Now think about what happens when you put a plain, unstyled link in those elements. Just drop an <a href="#">asdf</a> in there. What happens?

Oof. Some of these are completely unreadable. This issue exists because the background colors we use tend to be baked right into components. Maybe links didn't need to exist in those components, so we never thought to design what they should look like. This is inflexible. It limits what our styles can do.

This isn't much of an issue for small-scale sites, but design systems should account for this flexibility even before it's needed. That means designers should think through this stuff before developers are forced to.

Designers can account for this by providing skins—sets of compatible colors—to developers. For each unique background color, create a set of colors to be used on top of it. Skins can start with a background color, a text color, and a link color. There may be other colors that are appropriate to include. Maybe an accent color to add some flavor? Or a lower-contrast, subtler color to help establish hierarchy? It depends on the content and needs of your design system.

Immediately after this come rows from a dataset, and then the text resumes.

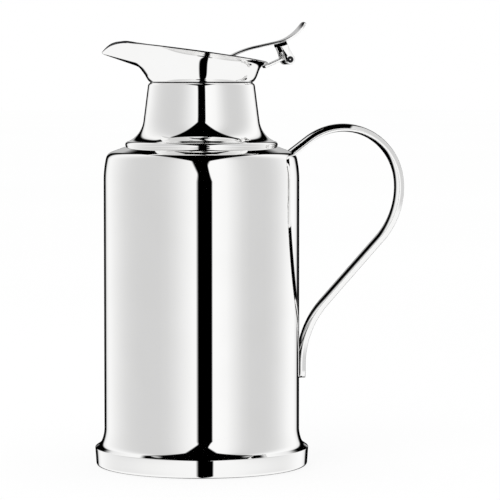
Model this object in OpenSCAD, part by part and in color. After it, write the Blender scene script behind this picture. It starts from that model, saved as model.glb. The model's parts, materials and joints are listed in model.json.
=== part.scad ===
// Insulated jug: a polished metal jug with a glass vacuum liner, a hinged lever lid and a screw-in
// base cap. The origin is on the jug's axis, in the plane it stands on. The spout points along -X
// and the handle along +X.

/* [Body] */
// Outer radius of the straight wall
body_r = 57.5; // [57:0.5:58]
// Height where the straight wall ends
wall_top = 168; // [164:1:170]
// Thickness of the metal sheet
sheet = 0.9; // [0.7:0.1:1.2]
// Radius of the gentle lean above the straight wall
lean_r = 60; // [55:1:66]
// Radius of the shoulder's corner
corner_r = 5.5; // [4:0.5:7]
// Slope of the shoulder, in degrees
shoulder_a = 20; // [16:1:24]
// Height of the shoulder at the bead's outer edge
shoulder_z = 187.5; // [187:0.1:188]
// Radius of the bead ring's outer edge
bead_r = 44.8; // [44:0.1:45.4]

/* [Foot] */
// Largest radius of the foot
foot_r = 63; // [62.6:0.2:64]
// Height where the foot's flare meets the wall
flare_top = 22; // [21:0.5:24]
// Height where the foot's flare turns into its bevel
foot_edge_z = 12; // [11.6:0.1:12.6]
// Radius where the foot's flare turns into its bevel
foot_edge_r = 60.9; // [60.4:0.1:61.3]

/* [Neck] */
// Radius of the neck under its top rounding
neck_r = 31.4; // [31.2:0.1:31.7]
// Height of the joint between neck and spout collar
joint_z = 225; // [224.5:0.1:225.5]
// Taper of the neck, in degrees
neck_taper = 7.3; // [6:0.1:8]
// Radius of the neck's concave skirt
skirt_r = 15; // [13:0.5:16]

/* [Spout collar] */
// Slope of the rim line, in degrees
rim_a = 7.9; // [6:0.1:9]
// Height of the rim at its back end
rim_back_z = 237; // [236.5:0.1:238]
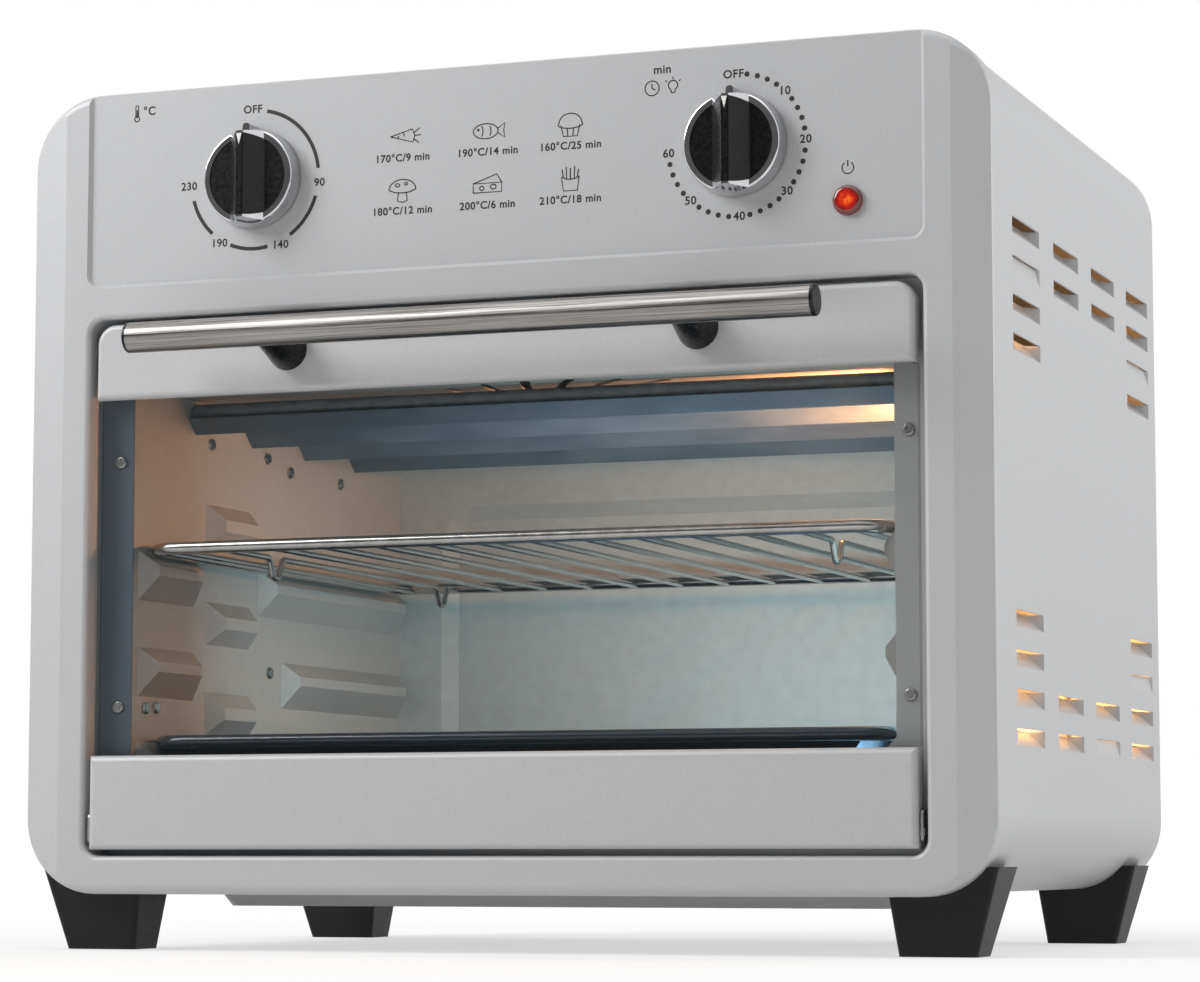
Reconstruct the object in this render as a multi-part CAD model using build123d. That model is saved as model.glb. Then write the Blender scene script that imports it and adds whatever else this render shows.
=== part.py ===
"""Countertop air fryer oven with a fold-down glass door, two dials and a fan in its ceiling.

Millimetres. X runs to the right as the user sees the front, Y runs towards the back, Z is up.
Every piece is modelled with y = 0 on the front face of the front frame. On export all pieces move
together so that the origin lies under the middle of the whole object, on the surface it stands on.
"""

from build123d import *
from math import atan, cos, hypot, pi, radians, sin, tan
import os

# Outer body
body_width = 400.0
body_height = 322.5
foot_height = 22.0
corner_radius = 30.0
sheet = 0.8
frame_depth = 15.0
shell_length = 277.0
shell_start = 12.0
shell_inset = 1.0
seat_gap = 0.3

# Front frame
front_edge_radius = 4.0
side_facet_width = 15.0
side_facet_drop = 2.4
recess_side = 25.0
recess_height = 80.0
recess_depth = 1.5
recess_corner = 6.0
frame_side = 26.5
frame_sill = 15.1
control_height = 92.5
opening_corner = 6.0
opening_lip_radius = 2.0
opening_lip_wall = 3.0
opening_lip_length = 4.0

# Door
door_side_gap = 3.1
door_bottom_gap = 2.5
door_top_gap = 2.2
bottom_rail_height = 37.1
bottom_rail_front = -1.8
top_rail_height = 30.6
top_rail_front = 0.3
top_rail_corner = 8.0
rail_wall = 1.6
rail_edge_radius = 2.4
glass_front = 3.5
glass_thickness = 4.0
glass_corner = 5.0
glass_lap_bottom = 18.7
glass_lap_top = 26.8
hinge_y = 4.0
hinge_rise = 6.0
hinge_pin_radius = 2.0
hinge_pin_head_radius = 3.4
hinge_pin_head = 1.2
hinge_clearance = 0.05
hinge_ear_gap = 0.5
hinge_ear = 1.0
hinge_ear_below = 3.6
hinge_ear_above = 8.4
hinge_ear_front = 2.9
hinge_ear_corner = 2.0
hinge_ear_foot = 11.0

# Handle
handle_radius = 6.0
handle_wall = 1.0
handle_end_inset = 28.9
handle_rise = 20.3
handle_reach = 28.0
handle_cap = 1.5
handle_cap_plug = 6.5
post_spacing = 171.0
post_base_radius = 8.4
post_tip_radius = 4.6
post_base_drop = 3.5
post_saddle = 0.6
handle_screw_radius = 2.0
handle_screw_head_radius = 4.0
handle_screw_head = 2.0
handle_screw_depth = 10.0

# Dials
dial_half_spacing = 101.0
dial_drop = 39.5
knob_radius = 20.0
knob_front_radius = 19.2
knob_edge_radius = 1.0
knob_insert_radius = 16.4
knob_insert_gap = 0.05
knob_insert_drop = 0.4
knob_skirt_depth = 6.5
knob_ridge_height = 7.6
knob_ridge_top = 3.2
knob_ridge_base = 15.0
knob_ridge_edge = 0.8
knob_ridge_end_radius = 17.2
knob_panel_gap = 0.8
knob_pointer_width = 3.0
knob_pointer_reach = 1.4
knob_pointer_stand = 1.2
shaft_radius = 3.0
shaft_clearance = 0.05
shaft_depth = 18.0
shaft_in_knob = 8.0
shaft_hole_radius = 4.5
thermostat_width = 36.0
thermostat_height = 30.0
thermostat_depth = 26.0
timer_radius = 24.0
timer_depth = 36.0
control_corner = 3.0

# Power lamp
power_lamp_aside = 43.8
power_lamp_below = 24.0
power_lamp_radius = 5.8
power_lamp_nut = 0.9
power_lamp_nut_depth = 3.0
power_lamp_dome = 2.6
power_lamp_body_radius = 4.6
power_lamp_body_length = 22.0
power_lamp_hole_gap = 0.1

# Cavity
cavity_side = 14.5
cavity_step = 7.9
cavity_drop = 26.0
cavity_back_gap = 9.0
flange_front = 12.0
flange_margin = 19.0
flange_lap = 4.0
back_recess_side = 21.0
back_recess_rise = 17.0
back_recess_drop = 25.8
back_recess_corner = 20.0
back_recess_slope = 6.5
back_recess_depth = 5.8

# Embossed shelf supports on the side walls
boss_depth = 7.0
boss_height = 20.0
boss_top_slope = 6.0
boss_ridge = 4.0
boss_end_slope = 5.0
boss_front_gap = 4.2
front_boss_length = 49.0
boss_back_gap = 4.0
upper_rear_boss_length = 149.0
lower_rear_boss_length = 125.0
keeper_gap = 11.0
keeper_length = 41.0
keeper_height = 18.0
keeper_ridge = 5.0
upper_keeper_gap = 3.5
middle_keeper_gap = 4.0
lower_keeper_gap = 1.9

# Wire rack
rack_rail_radius = 2.5
rack_side_gap = 4.0
rack_front_gap = 2.2
rack_back_gap = 22.0
rack_corner = 14.0
rack_height = 115.0
rack_wire_radius = 1.3
rack_wire_count = 14
rack_wire_margin = 12.5
rack_wire_drop = 1.1
rack_wire_back_end = 1.5
rack_dip_depth = 8.0
rack_dip_half_width = 6.5
rack_dip_front = 49.5
rack_dip_rear = 224.0
rack_dip_bend = 2.6
rack_dip_low_bend = 1.8

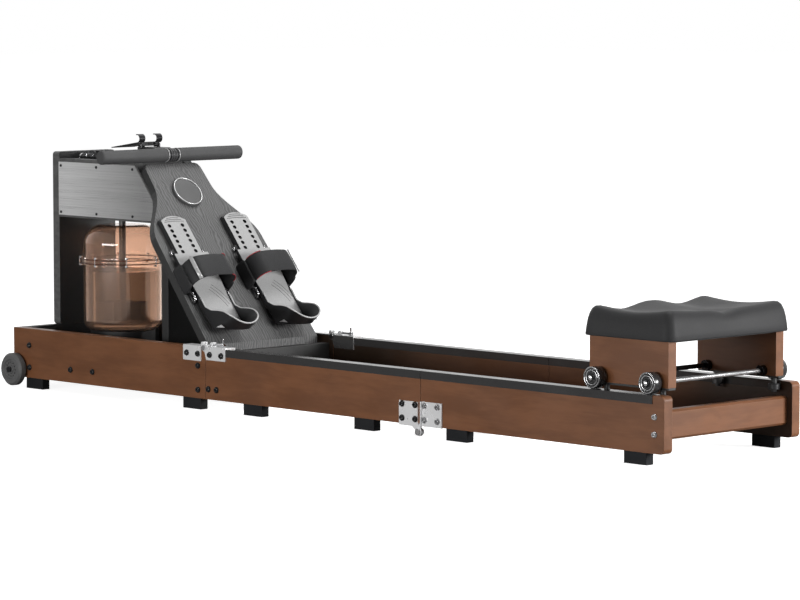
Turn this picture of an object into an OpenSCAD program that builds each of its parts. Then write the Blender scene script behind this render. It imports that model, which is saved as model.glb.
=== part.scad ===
// Folding water rower: a wooden rail frame in three hinged sections, a tower over a water tank,
// a sloped footboard with two heel rests, a pull handle on a strap and a seat that rolls on the rails.
// X is measured from the tank end to the seat end, Y across from the centre, Z up from the floor.
// The finished model is moved along X so that its origin is the middle of its footprint.
// Sizes are millimetres. Bolt places are pairs: along the frame, and up from the board's lower edge.

/* [Rail frame] */
// Length of the rail frame
frame_len = 2040; // [1900:10:2200]
// Width over the side boards
frame_w = 413; // [400:1:460]
// Height of the side boards
board_h = 115; // [108:1:130]
// Thickness of the side boards
board_t = 24; // [22:0.5:28]
// Thickness of the cross boards
cross_t = 22; // [18:1:24]
// Gap between two folding sections
fold_gap = 1.4; // [0.8:0.2:3]
// Corner radius of the boards at the seat end
end_round = 10; // [4:1:16]
// Height of the cross board at the seat end
end_board_h = 59; // [45:1:70]

/* [Feet] */
// Height of the rubber feet
foot_h = 25; // [18:1:35]
// Length of a rubber foot
foot_len = 60; // [50:1:76]
// How far a foot stands in from the board's faces
foot_inset = 2; // [1:0.5:4]

/* [Cap tracks] */
// Sheet thickness of the cap tracks
track_t = 1.5; // [1:0.1:2]
// Depth of the folded edges of a cap track
track_skirt = 17; // [12:1:22]
// Bare board before the track on the middle section
track_lead = 70; // [70:1:90]
// Bare board after the track at the seat end
track_tail = 31; // [25:1:40]

/* [Hinges and bolts] */
// Thickness of the hinge plates
hinge_t = 3; // [2:0.5:4]
// Radius of a hinge pin
hinge_pin_r = 4; // [3:0.5:5]
// Radius of a hinge knuckle
knuckle_r = 8; // [7:0.5:9]
// How far the lower hinge pin lies below the boards
lower_pin_drop = 13; // [12:0.5:15]
// Radius of a bolt's shank
bolt_r = 3; // [2.5:0.25:3.5]
// Radius of a bolt's head
bolt_head_r = 7; // [6:0.5:7.5]
// Height of a bolt's head
bolt_head_h = 4.5; // [3:0.5:6]
// Length of a frame bolt's shank
bolt_len = 16; // [12:1:18]
// Travel of the lock bolts on the upper hinges
lock_travel = 24; // [22:1:26]

/* [Transport wheels] */
// Radius of the transport wheels
wheel_r = 38; // [30:1:42]
// Width of the transport wheels
wheel_w = 22; // [16:1:26]
// Wheel axle from the tank end
wheel_x = 14; // [12:1:20]
// Height of the wheel axle
wheel_z = 43; // [43:1:50]

/* [Tower] */
// Width of the tower
tower_w = 171; // [165:1:185]
// Thickness of the front panel
panel_t = 23; // [18:1:26]
// Height of the front panel's top above the rails
panel_rise = 408; // [400:1:430]
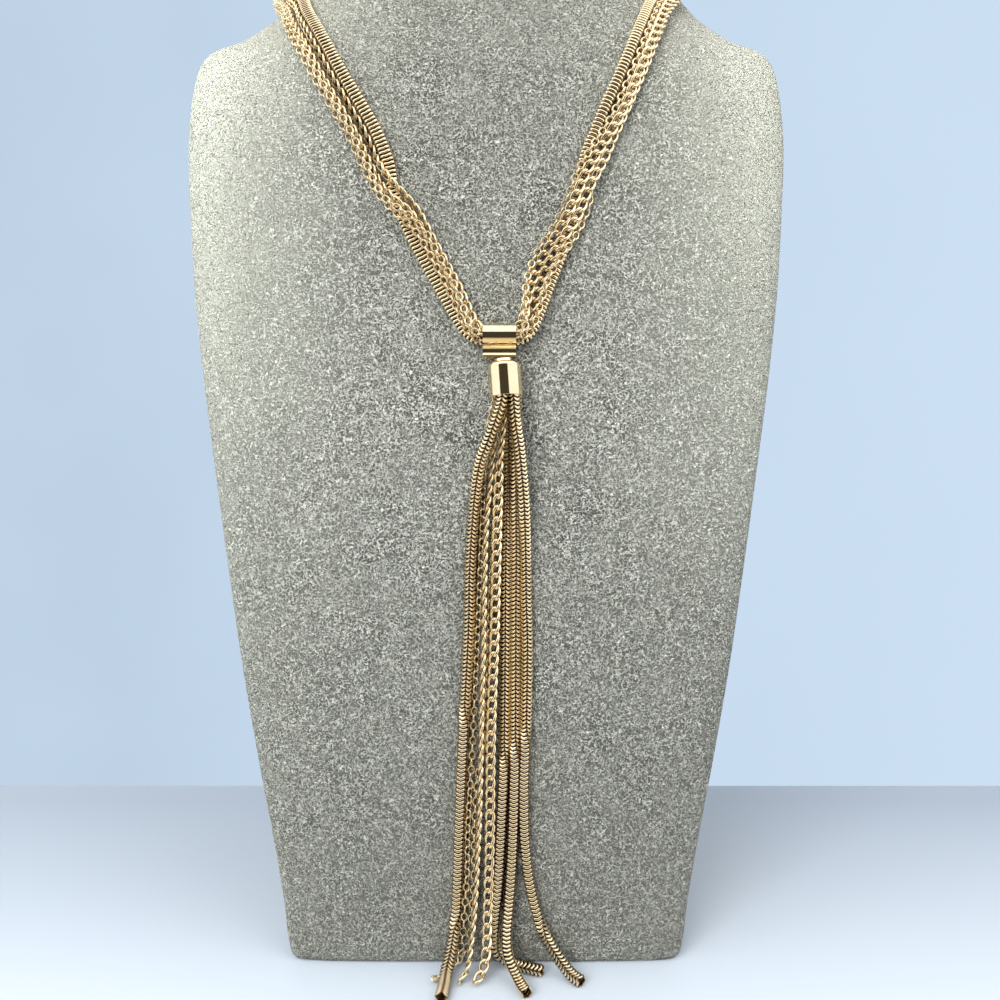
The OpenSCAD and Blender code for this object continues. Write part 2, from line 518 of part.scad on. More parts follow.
// The velvet bust, closed all over
module bust() {
    color("darkseagreen")
    loft([for (s = SECTIONS)
        [for (k = [0:BUST_SIDES - 1]) skin(-180 + k * 360 / BUST_SIDES, s[HEIGHT] * bust_h)]]);
}

// Rounded bar outline in the plane of the bail's side
module bail_outline(r) {
    for (side = [-1, 1]) translate([side * bail_stretch / 2, 0]) circle(r, $fn = 64);
    square([bail_stretch, 2 * r], center = true);
}

// Side view of the bail: a loop on a foot that is hollow along its front and back
module bail_side() {
    difference() {
        union() {
            bail_outline(bail_half_h);
            difference() {
                translate([-foot_d / 2, -bail_half_h - foot_h])
                square([foot_d, foot_h + bail_wall]);
                for (side = [-1, 1])
                    translate([side * (foot_waist / 2 + foot_hollow_r),
                               -bail_half_h - foot_h / 2])
                    circle(foot_hollow_r, $fn = 48);
            }
        }
        bail_outline(bail_bore_r);
    }
}

module slide_bail() {
    color("gold")
    translate(bail_middle)
    rotate([-chest_lean, 0, 0])
    difference() {
        rotate([90, 0, 90]) linear_extrude(bail_w, center = true) bail_side();
        translate([barrel_shift, bail_lift - barrel_lift, -barrel_drop])
        cylinder(r = pin_hole_r, h = pin_seat + foot_gap + seat_gap, $fn = 32);
    }
}

// Places its children in the barrel's frame
module at_barrel() {
    translate(barrel_top)
    rotate([-barrel_lean, 0, 0])
    rotate([0, -barrel_roll, 0])
    children();
}

// Half section of the barrel cap, open below
module barrel_profile() {
    difference() {
        union() {
            translate([0, -collar_h]) square([collar_r, collar_h]);
            translate([0, mouth_z]) square([barrel_r, barrel_h - barrel_shoulder_r]);
            translate([0, -collar_h - barrel_shoulder_r])
            square([barrel_r - barrel_shoulder_r, barrel_shoulder_r]);
            intersection() {
                translate([barrel_r - barrel_shoulder_r, -collar_h - barrel_shoulder_r])
                circle(barrel_shoulder_r, $fn = 48);
                translate([0, -collar_h - barrel_shoulder_r])
                square([barrel_r, barrel_shoulder_r]);
            }
        }
        translate([0, mouth_z - CUT])
        square([barrel_bore_r, barrel_h - barrel_top_wall + CUT]);
        translate([0, mouth_z])
        square([pin_hole_r + swing_gap, barrel_h + collar_h + CUT]);
    }
}

module barrel_cap() {
    color("gold") at_barrel() rotate_extrude($fn = 96) barrel_profile();
}

// Pin through the barrel's top, with its head inside and its end in the foot of the bail
module link_pin() {
    color("goldenrod")
    translate(barrel_top)
    rotate([-chest_lean, 0, 0])
    translate([0, 0, head_z]) {
        cylinder(r = pin_r, h = pin_l, $fn = 32);
        cylinder(r = pin_head_r, h = pin_head_h, $fn = 32);
    }
}

// Plain closed clasp behind the neck
module clasp() {
    color("goldenrod")
    translate([0, lookup(clasp_z - clasp_w / 2, back_table) + skin_gap, clasp_z])
    rotate([-90, 0, 0])
    linear_extrude(clasp_t)
    union() {
        square([clasp_l - 2 * clasp_corner_r, clasp_w], center = true);
        square([clasp_l, clasp_w - 2 * clasp_corner_r], center = true);
        for (x = [-1, 1], z = [-1, 1])
            translate([x * (clasp_l / 2 - clasp_corner_r), z * (clasp_w / 2 - clasp_corner_r)])
            circle(clasp_corner_r, $fn = 32);
    }
}

module neck_snake() { color("gold") strand(neck_route(SNAKE), snake_r); }
module neck_curb_1() { color("goldenrod") strand(neck_route(CURB_1), curb_r); }
module neck_curb_2() { color("goldenrod") strand(neck_route(CURB_2), curb_r); }
module neck_cable_1() { color("peru") strand(neck_route(CABLE_1), cable_r); }
module neck_cable_2() { color("peru") strand(neck_route(CABLE_2), cable_r); }

module tassel_snake(bearing, chest, floor_part) {
    color("gold") strand(tassel_route(bearing, snake_ring_r, chest, floor_part), snake_r);
}

module tassel_snake_a() { tassel_snake(BEARING_A, SNAKE_A_CHEST, SNAKE_A_FLOOR); }
module tassel_snake_b() { tassel_snake(BEARING_B, SNAKE_B_CHEST, SNAKE_B_FLOOR); }
module tassel_snake_c() { tassel_snake(BEARING_C, SNAKE_C_CHEST, SNAKE_C_FLOOR); }
module tassel_snake_d() { tassel_snake(BEARING_D, SNAKE_D_CHEST, SNAKE_D_FLOOR); }

module tassel_curb_front() {
    color("goldenrod") curb_chain(tassel_route(0, 0, CURB_FRONT_CHEST, CURB_FRONT_FLOOR));
}

module tassel_curb_side() {
    color("goldenrod")
    strand(tassel_route(BEARING_CURB_SIDE, curb_ring_r, CURB_SIDE_CHEST, CURB_SIDE_FLOOR), curb_r);
}

module tassel_cable_1() {
    color("peru")
    strand(tassel_route(BEARING_CABLE_1, cable_ring_r, CABLE_1_CHEST, CABLE_1_FLOOR), cable_r);
}

module tassel_cable_2() {
    color("peru")
    strand(tassel_route(BEARING_CABLE_2, cable_ring_r, CABLE_2_CHEST, CABLE_2_FLOOR), cable_r);
}

bust();
slide_bail();
link_pin();
barrel_cap();
clasp();
neck_snake();
neck_curb_1();
neck_curb_2();
neck_cable_1();
neck_cable_2();
tassel_snake_a();
tassel_snake_b();
tassel_snake_c();
tassel_snake_d();
tassel_curb_front();
tassel_curb_side();
tassel_cable_1();
tassel_cable_2();
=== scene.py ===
"""Tassel necklace of snake, curb and cable chains, worn by a plain velvet neck bust."""

import logging
import math
from bisect import bisect_right
from collections.abc import Callable, Sequence
from dataclasses import dataclass
from enum import Enum

import bmesh
import bpy
from mathutils import Matrix, Vector


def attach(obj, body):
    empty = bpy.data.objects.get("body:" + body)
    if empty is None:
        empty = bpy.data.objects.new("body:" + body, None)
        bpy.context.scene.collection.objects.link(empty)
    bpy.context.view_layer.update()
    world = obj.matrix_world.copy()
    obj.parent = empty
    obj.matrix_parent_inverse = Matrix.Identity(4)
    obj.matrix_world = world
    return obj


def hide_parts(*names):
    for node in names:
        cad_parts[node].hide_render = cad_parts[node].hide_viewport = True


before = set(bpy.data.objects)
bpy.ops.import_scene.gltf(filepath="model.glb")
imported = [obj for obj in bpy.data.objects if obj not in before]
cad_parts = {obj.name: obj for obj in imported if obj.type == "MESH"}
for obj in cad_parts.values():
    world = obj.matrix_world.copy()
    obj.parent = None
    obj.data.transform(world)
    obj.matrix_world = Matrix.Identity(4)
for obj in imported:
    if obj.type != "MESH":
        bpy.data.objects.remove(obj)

log = logging.getLogger("necklace")

# Lengths are in millimetres until a mesh is finished, which brings it to metres.
# Materials and the studio are in metres.
MM = 0.001

Place = tuple[float, float]
Places = tuple[Place, Place, Place, Place, Place]
Row = tuple[float, float, float]
Colour = tuple[float, float, float]
Shape = bmesh.types.BMesh
Piece = bpy.types.Object
Socket = bpy.types.NodeSocket

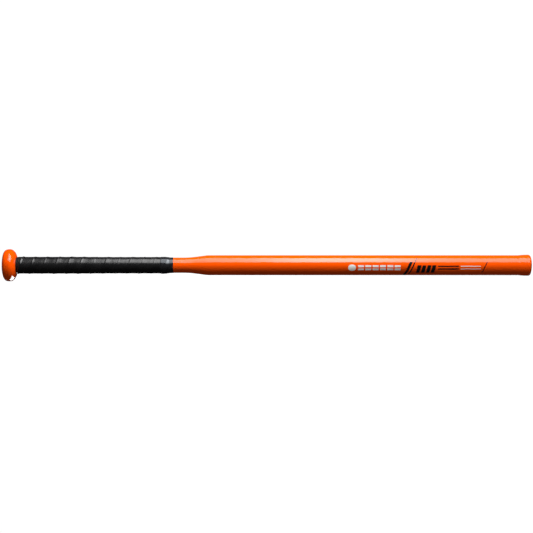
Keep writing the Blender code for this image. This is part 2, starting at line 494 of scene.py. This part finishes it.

The most important benefit of separating skins from components is that it creates a clear contract between design and development. Designers can focus on good-looking color combos. Developers can focus on implementing the concept of skins. People can focus on their specialties, yet everybody's speaking the same language. Treating this as a contained system also has maintainability benefits. New skins can be added. Existing skins can be modified. Contrast-based accessibility issues can be fixed in one place. Results can be verified on a single page. Maybe you could even enable designers to edit skins?

The hard part isn't designing for design systems. It's not implementing designs for design systems, either. The hard part is getting everybody on the same page. Working together as a unit. Understanding each other. Solving the people problems involving designers, developers, and everybody else involved. Good ideas get lost in the gap between these practices. Hopefully this guide gets you thinking about how to bridge that gap.